Distinctly odd, but despite its flaws, there’s a touch of magic here.

Santa Claus, trolls, reindeer, a magic fish, and other characters have Scandinavian adventures in this illustrated children’s book.

A Laplander troll named Gorgi takes Santa’s reindeer to their winter pasturage via the Trans-Siberian Railway. Although some trolls are gigantic, Gorgi is only turnip-sized; nevertheless, he bravely attacks five angry Russian bears trying to stop the train, even biting one bear’s toe off. The reindeer arrive at Lake Baikal, where Gorgi goes fishing. He hooks a beautiful, magic fish, which heals the bear and later turns into an oven that provides a wonderful holiday dinner that even includes Christmas cookies. The smell attracts Santa, who’s traveling nearby; he stuffs himself and then falls asleep. Upon waking, he notices that his bag of toys is missing.

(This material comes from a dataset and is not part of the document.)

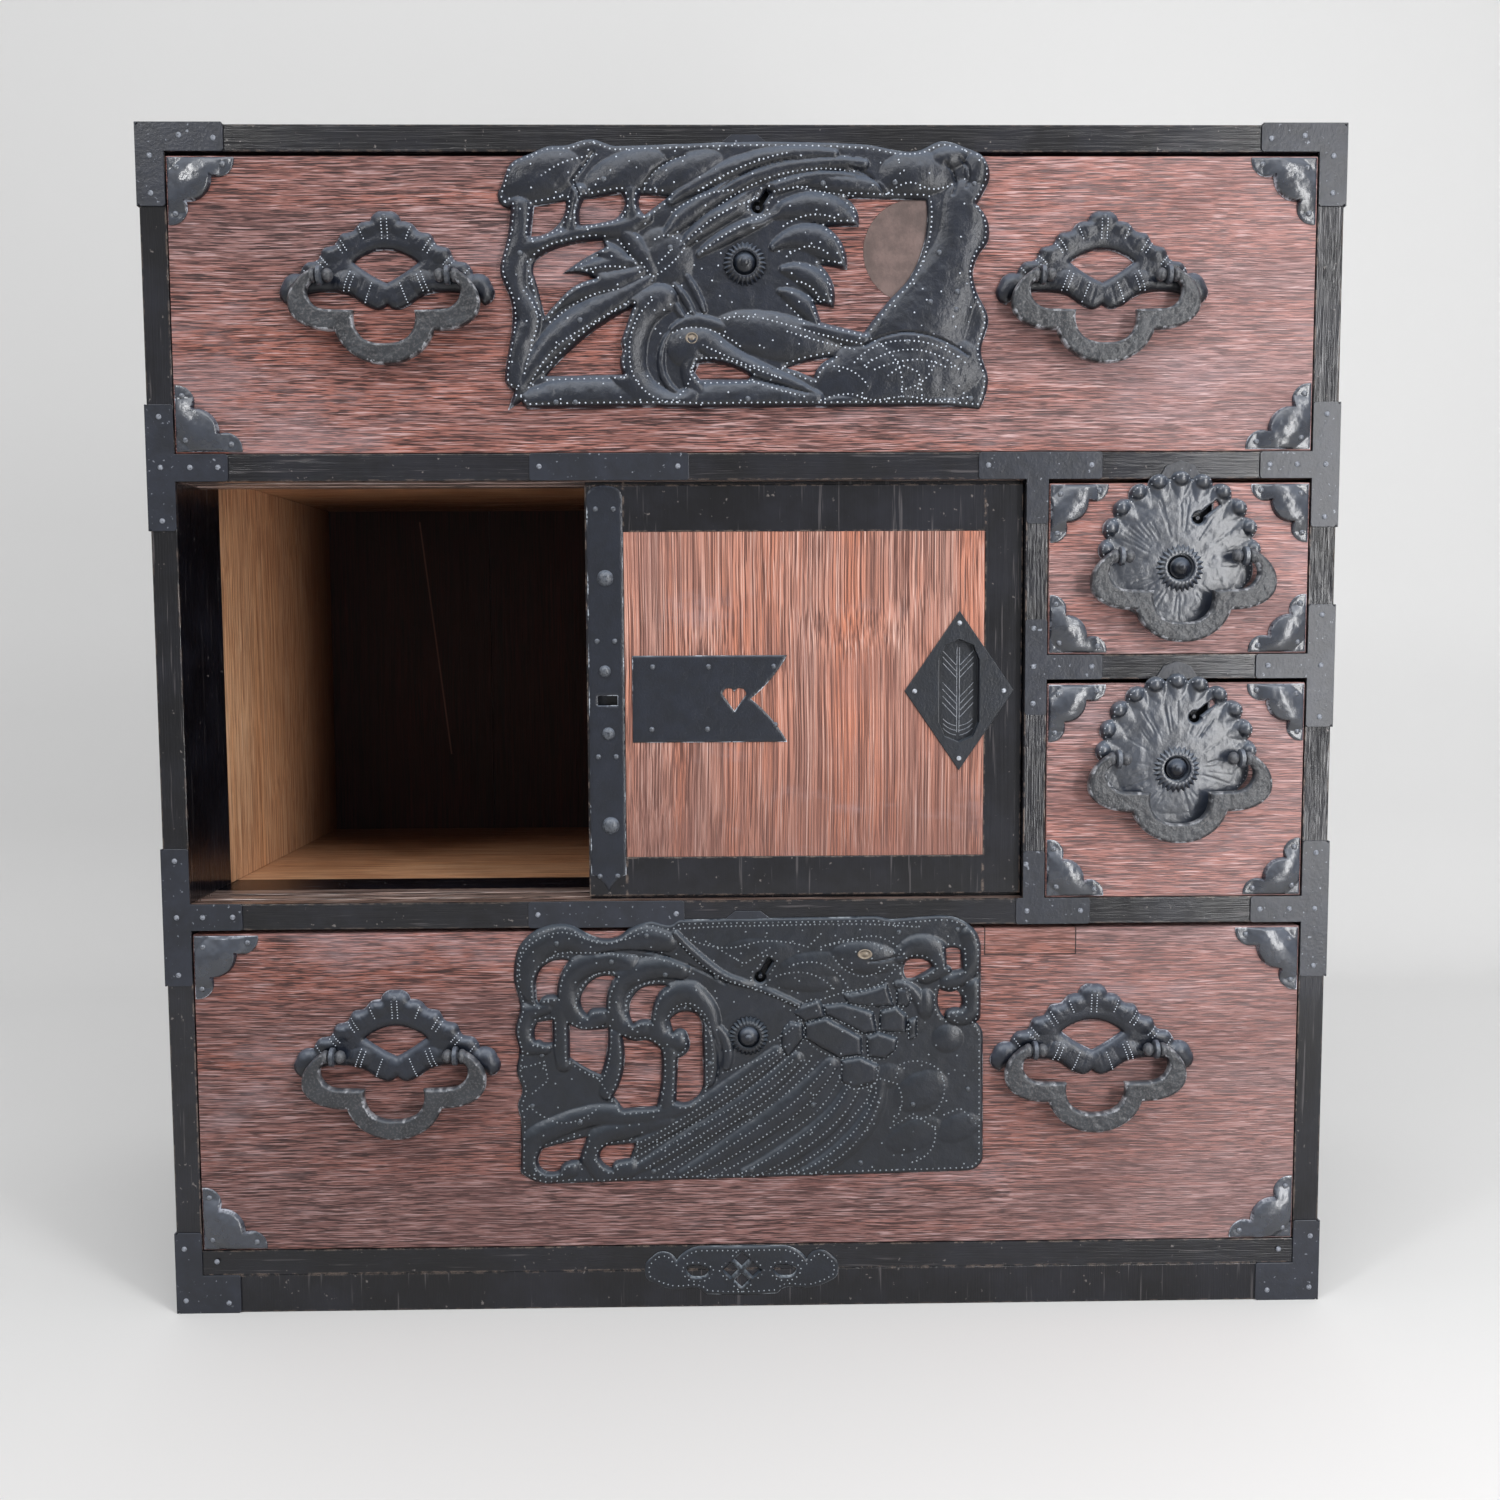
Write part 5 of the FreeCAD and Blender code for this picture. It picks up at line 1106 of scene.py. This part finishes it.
CRANE_SWELLS = [
    (170, 138, 128, 72, 5.2, 14), (425, 138, 128, 62, 5.0, 20), (600, 135, 120, 50, 4.4, 22),
    (1285, 140, 112, 66, 5.6, 0), (1065, 168, 140, 30, 4.0, -6), (1375, 95, 60, 34, 4.6, 10),
    (1470, 120, 44, 60, 4.8, -20), (1420, 320, 55, 110, 3.2, 0), (870, 612, 190, 70, 5.0, -12),
    (612, 640, 74, 66, 5.4, 0), (1240, 715, 255, 118, 6.0, 6), (1080, 805, 70, 30, 3.6, 0),
    (1220, 815, 70, 28, 3.6, 0), (1350, 812, 66, 28, 3.6, 0), (540, 380, 80, 90, 3.4, 40)]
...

Gorgi discovers that the sack has been taken to an impenetrable cave belonging to Gunlord, a huge, gawky giantess who’s “really a squealy little girl.” To lure Gunlord out, Gorgi’s mother dresses up as a traveling beautician named Miss Helena Rubinstern and offers her a free makeover. Not only does Gunlord become outwardly pretty, she also offers to help Santa and sings Christmas carols. Finally, Gunlord, Gorgi, and Santa help to rescue a tiny reindeer stuck in an ice crevasse; Gunlord sings him a soothing lullaby. Holley (Tangled Tales 2, 2017, etc.) plunges readers into a Christmas fever dream, mixing up figures from legend with modern creations, such as Clement Clarke Moore’s reindeer. The story transitions abruptly from one emotional register to another—fear, celebration, disgust, humor—and leaves off at a seemingly random moment. How the injured bear suddenly acquires a name (“Griselda”) and shows up at Lake Baikal and why Gorgi becomes sympathetic to her remain unexplained. Some allusions will probably be lost on younger readers, such as “the bears in Stravinsky’s FIREBIRD” or the play on cosmetics mogul Helena Rubinstein’s name. Although the beautician scheme is amusing, it’s a shame that Holley makes such a direct link between beauty and good character. These matters aside, the story has wit, energy, child-friendly silliness, and vivid images in Holley’s color-washed, lively illustrations.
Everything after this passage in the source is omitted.